Things were still chugging along for the talented Mr. Giacchetto. He made Moomba his home base. He gave a wild party on Oscar weekend at the Standard in Los Angeles, a restaurant owned by his friend Andre Balazs.
In June, the Sweet Relief fund held a fifth-anniversary celebration at the Hollywood Athletic Club. The invitation read in part: “Paying tribute to Dana Giacchetto, the founding director.” Art Alexakis of Everclear and the group General Public were among those who performed. Mr. DiCaprio was in attendance while Mr. Giacchetto worked the room in a black suit.
Over the summer, it seemed that Mr. Giacchetto had in fact supplanted magician David Blaine as Mr. DiCaprio’s most photographed companion. Medford, Mass., where his parents Cosmo and Alma Giacchetto live close to a cemetery, must have seemed very far away.
“I just hope the people who pledged money stick to their promises now,” said Ms. Williams, the singer involved in Sweet Relief.

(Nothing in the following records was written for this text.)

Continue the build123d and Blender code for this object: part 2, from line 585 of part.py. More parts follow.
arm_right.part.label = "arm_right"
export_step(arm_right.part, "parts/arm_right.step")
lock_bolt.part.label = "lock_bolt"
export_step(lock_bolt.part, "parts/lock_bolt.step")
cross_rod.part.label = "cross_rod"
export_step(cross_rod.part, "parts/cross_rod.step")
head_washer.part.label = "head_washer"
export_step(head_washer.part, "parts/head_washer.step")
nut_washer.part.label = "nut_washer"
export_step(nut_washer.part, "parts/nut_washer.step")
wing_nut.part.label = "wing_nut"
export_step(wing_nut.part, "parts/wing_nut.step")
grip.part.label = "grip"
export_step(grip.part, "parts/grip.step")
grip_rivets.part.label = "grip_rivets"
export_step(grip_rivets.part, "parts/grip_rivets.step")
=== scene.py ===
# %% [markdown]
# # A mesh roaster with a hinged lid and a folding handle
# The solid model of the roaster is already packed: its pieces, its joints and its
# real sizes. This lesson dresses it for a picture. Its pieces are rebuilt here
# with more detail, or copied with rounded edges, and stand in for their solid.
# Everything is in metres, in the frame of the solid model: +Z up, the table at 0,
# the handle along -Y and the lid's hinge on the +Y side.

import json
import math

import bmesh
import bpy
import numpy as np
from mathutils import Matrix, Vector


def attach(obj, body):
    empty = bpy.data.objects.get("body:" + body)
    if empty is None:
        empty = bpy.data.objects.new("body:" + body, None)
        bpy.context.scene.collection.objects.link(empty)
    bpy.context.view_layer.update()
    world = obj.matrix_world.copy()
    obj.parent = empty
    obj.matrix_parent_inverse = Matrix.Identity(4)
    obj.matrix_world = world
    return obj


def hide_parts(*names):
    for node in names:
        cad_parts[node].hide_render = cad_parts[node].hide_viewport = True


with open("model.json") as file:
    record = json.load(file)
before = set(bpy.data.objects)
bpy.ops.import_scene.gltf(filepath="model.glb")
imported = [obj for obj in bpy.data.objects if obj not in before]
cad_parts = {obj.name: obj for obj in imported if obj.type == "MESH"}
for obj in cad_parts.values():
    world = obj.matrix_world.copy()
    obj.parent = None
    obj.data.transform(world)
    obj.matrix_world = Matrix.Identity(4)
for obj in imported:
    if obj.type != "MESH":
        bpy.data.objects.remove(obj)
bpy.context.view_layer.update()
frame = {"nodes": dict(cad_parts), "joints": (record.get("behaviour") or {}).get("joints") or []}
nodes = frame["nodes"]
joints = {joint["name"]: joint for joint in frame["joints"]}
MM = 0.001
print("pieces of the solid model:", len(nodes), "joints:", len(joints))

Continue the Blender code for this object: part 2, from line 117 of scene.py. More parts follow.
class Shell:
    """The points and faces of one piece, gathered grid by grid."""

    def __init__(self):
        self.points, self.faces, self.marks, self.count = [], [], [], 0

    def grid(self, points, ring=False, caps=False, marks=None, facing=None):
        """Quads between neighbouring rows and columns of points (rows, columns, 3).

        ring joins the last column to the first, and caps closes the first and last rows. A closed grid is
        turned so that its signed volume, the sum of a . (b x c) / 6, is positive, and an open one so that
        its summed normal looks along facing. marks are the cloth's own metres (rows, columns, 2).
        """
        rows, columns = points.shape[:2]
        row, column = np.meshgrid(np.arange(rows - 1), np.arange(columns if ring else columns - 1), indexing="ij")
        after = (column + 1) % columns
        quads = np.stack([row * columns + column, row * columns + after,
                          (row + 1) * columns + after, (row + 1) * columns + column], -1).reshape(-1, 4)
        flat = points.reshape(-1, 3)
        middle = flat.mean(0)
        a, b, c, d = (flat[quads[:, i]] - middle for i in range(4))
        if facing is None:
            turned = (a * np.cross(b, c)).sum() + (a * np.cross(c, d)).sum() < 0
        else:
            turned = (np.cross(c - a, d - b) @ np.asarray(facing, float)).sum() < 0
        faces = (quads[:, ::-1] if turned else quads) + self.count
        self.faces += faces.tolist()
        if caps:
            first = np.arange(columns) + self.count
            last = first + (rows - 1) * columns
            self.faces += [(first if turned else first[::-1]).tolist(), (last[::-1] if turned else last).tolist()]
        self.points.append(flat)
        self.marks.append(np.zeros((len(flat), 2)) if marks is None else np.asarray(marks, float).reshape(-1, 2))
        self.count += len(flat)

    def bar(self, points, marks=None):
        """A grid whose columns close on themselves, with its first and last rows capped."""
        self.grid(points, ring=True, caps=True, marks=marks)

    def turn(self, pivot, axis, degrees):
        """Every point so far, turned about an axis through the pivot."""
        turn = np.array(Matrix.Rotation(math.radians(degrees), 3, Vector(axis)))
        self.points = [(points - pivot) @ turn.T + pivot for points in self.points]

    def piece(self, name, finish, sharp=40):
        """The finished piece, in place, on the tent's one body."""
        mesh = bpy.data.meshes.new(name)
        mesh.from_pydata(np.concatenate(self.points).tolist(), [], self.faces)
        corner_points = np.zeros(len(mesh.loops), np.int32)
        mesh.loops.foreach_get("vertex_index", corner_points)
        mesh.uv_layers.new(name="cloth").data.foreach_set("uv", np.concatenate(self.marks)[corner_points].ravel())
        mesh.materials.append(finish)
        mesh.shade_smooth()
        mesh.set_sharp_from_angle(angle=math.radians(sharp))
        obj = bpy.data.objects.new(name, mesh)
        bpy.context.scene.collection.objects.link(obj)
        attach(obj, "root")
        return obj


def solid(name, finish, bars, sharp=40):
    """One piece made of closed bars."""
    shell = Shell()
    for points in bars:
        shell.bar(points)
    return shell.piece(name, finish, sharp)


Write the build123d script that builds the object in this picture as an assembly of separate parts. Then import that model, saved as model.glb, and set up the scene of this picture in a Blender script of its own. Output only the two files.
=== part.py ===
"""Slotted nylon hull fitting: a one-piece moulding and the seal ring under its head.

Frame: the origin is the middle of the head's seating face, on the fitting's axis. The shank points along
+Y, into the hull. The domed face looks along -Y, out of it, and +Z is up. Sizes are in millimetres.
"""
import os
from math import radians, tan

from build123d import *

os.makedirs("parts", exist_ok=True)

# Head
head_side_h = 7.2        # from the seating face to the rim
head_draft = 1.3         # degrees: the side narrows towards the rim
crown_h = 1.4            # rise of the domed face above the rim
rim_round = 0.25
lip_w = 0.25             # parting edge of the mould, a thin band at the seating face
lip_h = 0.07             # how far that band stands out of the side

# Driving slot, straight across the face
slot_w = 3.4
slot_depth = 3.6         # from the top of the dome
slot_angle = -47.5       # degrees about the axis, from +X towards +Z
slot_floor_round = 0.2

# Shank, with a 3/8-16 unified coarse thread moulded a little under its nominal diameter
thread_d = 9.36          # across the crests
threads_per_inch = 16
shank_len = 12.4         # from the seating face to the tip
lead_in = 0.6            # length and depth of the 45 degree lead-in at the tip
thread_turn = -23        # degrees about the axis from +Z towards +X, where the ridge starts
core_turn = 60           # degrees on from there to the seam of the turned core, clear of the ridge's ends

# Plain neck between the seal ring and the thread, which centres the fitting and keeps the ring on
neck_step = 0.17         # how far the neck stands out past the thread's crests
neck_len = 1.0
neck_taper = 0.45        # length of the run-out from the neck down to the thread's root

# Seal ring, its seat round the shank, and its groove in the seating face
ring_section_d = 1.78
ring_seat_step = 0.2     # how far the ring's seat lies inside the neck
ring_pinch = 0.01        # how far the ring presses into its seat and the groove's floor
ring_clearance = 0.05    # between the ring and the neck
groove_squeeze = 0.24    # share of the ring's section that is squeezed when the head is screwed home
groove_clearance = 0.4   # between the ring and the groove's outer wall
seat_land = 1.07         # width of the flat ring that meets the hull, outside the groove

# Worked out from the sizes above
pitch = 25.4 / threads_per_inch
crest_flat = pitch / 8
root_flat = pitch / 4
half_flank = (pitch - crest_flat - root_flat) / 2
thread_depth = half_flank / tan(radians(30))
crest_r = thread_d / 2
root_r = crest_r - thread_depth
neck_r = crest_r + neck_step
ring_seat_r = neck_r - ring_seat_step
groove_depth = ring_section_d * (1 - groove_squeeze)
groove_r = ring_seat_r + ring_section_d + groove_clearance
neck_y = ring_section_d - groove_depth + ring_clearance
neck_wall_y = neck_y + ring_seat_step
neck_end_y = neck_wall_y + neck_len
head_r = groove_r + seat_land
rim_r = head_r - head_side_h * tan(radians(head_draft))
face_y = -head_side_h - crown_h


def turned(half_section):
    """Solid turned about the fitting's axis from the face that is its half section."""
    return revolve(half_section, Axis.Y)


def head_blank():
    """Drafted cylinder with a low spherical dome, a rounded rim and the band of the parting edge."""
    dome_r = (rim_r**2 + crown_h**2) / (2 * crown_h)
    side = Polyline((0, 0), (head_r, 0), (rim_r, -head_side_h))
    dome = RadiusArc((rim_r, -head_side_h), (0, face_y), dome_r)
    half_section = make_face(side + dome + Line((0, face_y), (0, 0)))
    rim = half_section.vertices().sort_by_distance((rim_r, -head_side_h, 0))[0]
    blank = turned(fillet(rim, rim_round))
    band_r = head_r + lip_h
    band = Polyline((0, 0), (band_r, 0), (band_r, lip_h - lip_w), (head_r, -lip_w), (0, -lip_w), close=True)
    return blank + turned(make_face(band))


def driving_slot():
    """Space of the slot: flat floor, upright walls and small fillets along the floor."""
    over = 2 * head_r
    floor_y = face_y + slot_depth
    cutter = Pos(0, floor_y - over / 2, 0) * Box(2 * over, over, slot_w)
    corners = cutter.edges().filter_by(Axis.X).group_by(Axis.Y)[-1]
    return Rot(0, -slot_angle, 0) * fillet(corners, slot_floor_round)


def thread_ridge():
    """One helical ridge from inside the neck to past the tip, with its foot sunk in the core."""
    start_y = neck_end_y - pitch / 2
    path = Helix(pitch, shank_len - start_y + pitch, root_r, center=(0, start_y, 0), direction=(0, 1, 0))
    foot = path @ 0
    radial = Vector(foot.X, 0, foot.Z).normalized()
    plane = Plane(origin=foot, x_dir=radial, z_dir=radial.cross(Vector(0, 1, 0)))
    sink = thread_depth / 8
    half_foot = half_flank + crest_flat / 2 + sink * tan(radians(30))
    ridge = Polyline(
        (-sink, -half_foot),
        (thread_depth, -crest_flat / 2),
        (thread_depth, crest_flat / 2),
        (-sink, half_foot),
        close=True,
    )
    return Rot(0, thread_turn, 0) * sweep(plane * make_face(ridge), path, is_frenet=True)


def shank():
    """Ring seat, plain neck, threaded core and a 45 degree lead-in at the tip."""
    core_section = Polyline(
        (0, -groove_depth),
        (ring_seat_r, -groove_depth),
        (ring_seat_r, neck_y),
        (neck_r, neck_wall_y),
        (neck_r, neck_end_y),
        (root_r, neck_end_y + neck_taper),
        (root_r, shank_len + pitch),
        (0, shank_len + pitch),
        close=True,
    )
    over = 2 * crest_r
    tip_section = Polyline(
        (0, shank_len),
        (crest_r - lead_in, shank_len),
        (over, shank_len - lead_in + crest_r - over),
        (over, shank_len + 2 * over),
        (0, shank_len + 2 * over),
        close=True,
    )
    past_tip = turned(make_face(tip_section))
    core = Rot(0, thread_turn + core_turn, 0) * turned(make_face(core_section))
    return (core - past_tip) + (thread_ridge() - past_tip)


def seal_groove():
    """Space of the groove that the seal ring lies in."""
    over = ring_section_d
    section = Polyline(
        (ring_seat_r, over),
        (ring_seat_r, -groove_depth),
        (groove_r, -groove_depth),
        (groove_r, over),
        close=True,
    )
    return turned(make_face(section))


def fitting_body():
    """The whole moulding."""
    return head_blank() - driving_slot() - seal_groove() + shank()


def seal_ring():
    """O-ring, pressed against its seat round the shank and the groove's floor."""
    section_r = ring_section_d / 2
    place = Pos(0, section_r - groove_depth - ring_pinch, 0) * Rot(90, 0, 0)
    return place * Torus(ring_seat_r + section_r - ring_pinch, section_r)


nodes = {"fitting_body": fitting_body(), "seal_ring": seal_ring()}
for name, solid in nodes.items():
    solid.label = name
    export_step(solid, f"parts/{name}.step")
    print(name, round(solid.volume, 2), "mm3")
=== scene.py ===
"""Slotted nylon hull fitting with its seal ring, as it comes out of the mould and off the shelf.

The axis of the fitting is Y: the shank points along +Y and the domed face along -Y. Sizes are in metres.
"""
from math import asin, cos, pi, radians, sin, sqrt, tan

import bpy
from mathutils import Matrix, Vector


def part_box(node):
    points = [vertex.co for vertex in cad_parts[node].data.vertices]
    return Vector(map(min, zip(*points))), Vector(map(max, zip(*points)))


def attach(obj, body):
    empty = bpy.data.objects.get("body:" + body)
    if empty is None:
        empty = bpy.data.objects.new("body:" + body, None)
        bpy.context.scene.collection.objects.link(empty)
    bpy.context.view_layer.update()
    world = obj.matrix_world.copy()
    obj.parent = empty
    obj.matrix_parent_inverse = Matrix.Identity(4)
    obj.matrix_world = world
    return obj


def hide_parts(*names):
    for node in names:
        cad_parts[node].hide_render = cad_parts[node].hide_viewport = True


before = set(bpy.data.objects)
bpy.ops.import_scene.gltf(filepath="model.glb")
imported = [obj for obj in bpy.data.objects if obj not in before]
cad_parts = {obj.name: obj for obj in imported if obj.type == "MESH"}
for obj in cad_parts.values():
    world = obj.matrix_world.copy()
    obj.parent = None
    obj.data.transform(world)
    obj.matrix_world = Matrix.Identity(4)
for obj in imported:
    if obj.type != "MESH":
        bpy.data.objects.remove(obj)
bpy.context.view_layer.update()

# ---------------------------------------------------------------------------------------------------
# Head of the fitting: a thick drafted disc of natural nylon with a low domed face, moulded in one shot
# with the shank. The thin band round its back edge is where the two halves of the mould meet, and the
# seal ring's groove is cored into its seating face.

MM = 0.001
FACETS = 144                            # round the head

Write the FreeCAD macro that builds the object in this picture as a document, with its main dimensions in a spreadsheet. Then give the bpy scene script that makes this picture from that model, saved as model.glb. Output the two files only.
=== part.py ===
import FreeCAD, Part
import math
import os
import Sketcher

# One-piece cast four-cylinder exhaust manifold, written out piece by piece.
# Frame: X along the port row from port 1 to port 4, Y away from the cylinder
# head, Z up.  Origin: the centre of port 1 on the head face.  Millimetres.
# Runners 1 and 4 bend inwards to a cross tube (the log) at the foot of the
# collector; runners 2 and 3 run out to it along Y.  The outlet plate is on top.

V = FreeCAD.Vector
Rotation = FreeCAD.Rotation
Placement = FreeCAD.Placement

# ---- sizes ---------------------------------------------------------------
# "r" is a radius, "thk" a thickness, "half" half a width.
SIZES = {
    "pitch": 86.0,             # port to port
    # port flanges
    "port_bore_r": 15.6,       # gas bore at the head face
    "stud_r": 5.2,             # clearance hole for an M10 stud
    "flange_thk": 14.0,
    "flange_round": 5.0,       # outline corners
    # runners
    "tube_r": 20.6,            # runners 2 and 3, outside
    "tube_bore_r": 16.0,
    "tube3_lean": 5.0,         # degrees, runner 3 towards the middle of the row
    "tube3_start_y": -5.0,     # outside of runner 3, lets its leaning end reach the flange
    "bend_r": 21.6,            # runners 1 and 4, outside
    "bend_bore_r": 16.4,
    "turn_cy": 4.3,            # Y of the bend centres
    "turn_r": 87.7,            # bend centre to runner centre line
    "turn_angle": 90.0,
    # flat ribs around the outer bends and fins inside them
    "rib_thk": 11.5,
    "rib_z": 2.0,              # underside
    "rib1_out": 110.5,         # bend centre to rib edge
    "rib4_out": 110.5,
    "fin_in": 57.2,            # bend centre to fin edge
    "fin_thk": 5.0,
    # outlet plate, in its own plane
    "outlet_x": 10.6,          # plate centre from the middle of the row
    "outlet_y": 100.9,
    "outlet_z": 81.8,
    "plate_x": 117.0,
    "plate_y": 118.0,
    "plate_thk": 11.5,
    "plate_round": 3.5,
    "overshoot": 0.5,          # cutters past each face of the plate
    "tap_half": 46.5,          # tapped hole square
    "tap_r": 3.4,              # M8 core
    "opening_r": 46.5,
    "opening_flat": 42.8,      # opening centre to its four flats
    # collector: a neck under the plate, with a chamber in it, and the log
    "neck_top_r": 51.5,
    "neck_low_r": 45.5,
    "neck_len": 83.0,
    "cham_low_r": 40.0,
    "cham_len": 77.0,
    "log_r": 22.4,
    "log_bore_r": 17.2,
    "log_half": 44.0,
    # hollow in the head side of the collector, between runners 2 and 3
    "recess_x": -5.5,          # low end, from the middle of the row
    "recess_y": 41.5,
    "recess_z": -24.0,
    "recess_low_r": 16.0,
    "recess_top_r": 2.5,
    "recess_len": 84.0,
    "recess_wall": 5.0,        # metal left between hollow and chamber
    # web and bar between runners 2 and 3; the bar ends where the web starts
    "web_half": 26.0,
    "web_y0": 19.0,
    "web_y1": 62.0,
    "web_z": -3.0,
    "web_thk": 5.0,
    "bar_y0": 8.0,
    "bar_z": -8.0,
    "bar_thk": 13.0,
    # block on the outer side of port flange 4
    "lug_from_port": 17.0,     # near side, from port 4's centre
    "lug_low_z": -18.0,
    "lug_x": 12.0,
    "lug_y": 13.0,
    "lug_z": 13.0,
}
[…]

All along, Mr. Giacchetto had hoped to turn Paradise around by investing $2 million for himself and for clients like Mr. DiCaprio, who got 50,000 shares. He installed Jay Moloney, the former C.A.A. agent with a drug problem (and Mike Ovitz’s onetime assistant) as president for $1 million a year. In May, Paradise’s stock peaked at 8 on Nasdaq. But by Nov. 1, it had fallen to 3. After a sharp rise for a week, Paradise then fell to 2, where it has remained. Everyone lost money on it, from Mr. DiCaprio to Ms. Williams.
On Nov. 16, Moloney hanged himself. That same week, Mr. DiCaprio bailed out of Cassandra, and the exodus began. Mr. Giacchetto gave money back to any client who asked for it.
By Thanksgiving, Mr. Giacchetto-who still had the Cassandra Group- got his walking papers from the joint Cassandra-Chase Bank venture, according to his legal complaint. One friend of Mr. Giacchetto’s said, dryly, “Dana had a bad month in November.”
Mr. Giacchetto’s complaint, in which he claims that the Chase-Cassandra partners “slandered [his] professional name and reputation,” was filed this month in State Supreme Court in Manhattan. It asks for $50 million to $100 million in damages from Mr. Sachs and Chase’s Samuel Holdsworth and Robert Egan. The new, Giacchetto-less version of the venture firm is called Chase Capital Entertainment Partners.
“It’s like a lovers’ spat,” said one employee who has worked with both Mr. Giacchetto and Mr. Sachs.
“They’ll probably make a movie out of it,” said Ms. Williams. But what will she do with her money now that she’s no longer one of Mr. Giacchetto’s clients? “I’m moving it into land,” she said. “Real estate!”